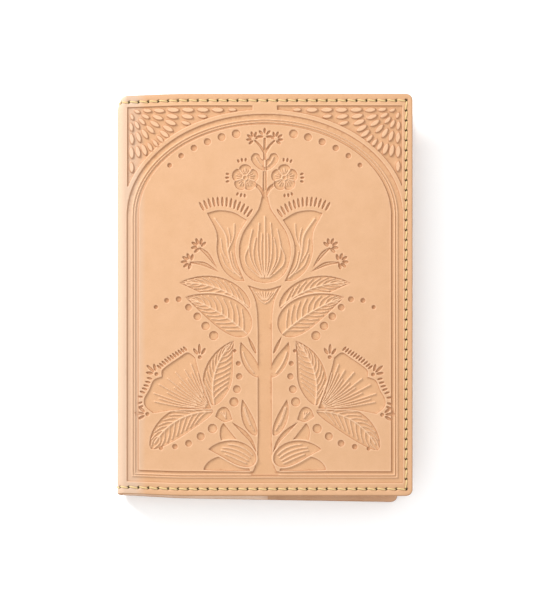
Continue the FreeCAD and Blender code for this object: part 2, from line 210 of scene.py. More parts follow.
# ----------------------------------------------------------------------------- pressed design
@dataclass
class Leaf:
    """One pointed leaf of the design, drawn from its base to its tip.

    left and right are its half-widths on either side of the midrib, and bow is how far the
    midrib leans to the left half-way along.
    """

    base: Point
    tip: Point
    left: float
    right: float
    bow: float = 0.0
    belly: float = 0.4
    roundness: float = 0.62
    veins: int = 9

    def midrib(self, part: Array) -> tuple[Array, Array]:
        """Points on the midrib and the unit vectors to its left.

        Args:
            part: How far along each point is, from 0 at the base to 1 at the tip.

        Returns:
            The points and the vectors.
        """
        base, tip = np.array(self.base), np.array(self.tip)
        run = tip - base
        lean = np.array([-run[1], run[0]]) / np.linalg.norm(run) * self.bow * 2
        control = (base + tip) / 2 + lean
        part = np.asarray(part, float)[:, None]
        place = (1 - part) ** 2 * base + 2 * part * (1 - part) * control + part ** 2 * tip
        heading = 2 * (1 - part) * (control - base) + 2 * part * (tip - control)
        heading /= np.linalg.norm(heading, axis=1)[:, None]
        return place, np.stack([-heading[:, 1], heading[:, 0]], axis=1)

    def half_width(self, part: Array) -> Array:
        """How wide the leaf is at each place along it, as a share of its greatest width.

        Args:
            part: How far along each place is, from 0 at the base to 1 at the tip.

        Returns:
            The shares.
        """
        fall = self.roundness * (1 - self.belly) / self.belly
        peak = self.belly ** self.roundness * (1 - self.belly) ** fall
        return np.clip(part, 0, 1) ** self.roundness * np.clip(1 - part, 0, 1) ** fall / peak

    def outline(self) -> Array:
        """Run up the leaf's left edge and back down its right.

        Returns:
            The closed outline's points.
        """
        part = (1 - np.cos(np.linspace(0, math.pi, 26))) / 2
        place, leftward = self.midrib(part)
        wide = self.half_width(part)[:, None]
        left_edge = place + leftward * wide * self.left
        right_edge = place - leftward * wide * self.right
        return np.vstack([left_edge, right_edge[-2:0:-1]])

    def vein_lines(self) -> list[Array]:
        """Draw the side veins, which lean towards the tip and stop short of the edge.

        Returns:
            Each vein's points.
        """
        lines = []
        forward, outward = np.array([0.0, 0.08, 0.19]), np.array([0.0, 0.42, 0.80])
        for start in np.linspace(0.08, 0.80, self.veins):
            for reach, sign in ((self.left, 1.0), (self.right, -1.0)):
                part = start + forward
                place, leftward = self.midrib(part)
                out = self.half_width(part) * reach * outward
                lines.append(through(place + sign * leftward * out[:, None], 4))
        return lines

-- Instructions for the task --
Which lines of the data include "from"? Copy each of them.

-- Written solution --
Continue the FreeCAD and Blender code for this object: part 2, from line 210 of scene.py. More parts follow.
    """One pointed leaf of the design, drawn from its base to its tip.
            part: How far along each point is, from 0 at the base to 1 at the tip.
            part: How far along each place is, from 0 at the base to 1 at the tip.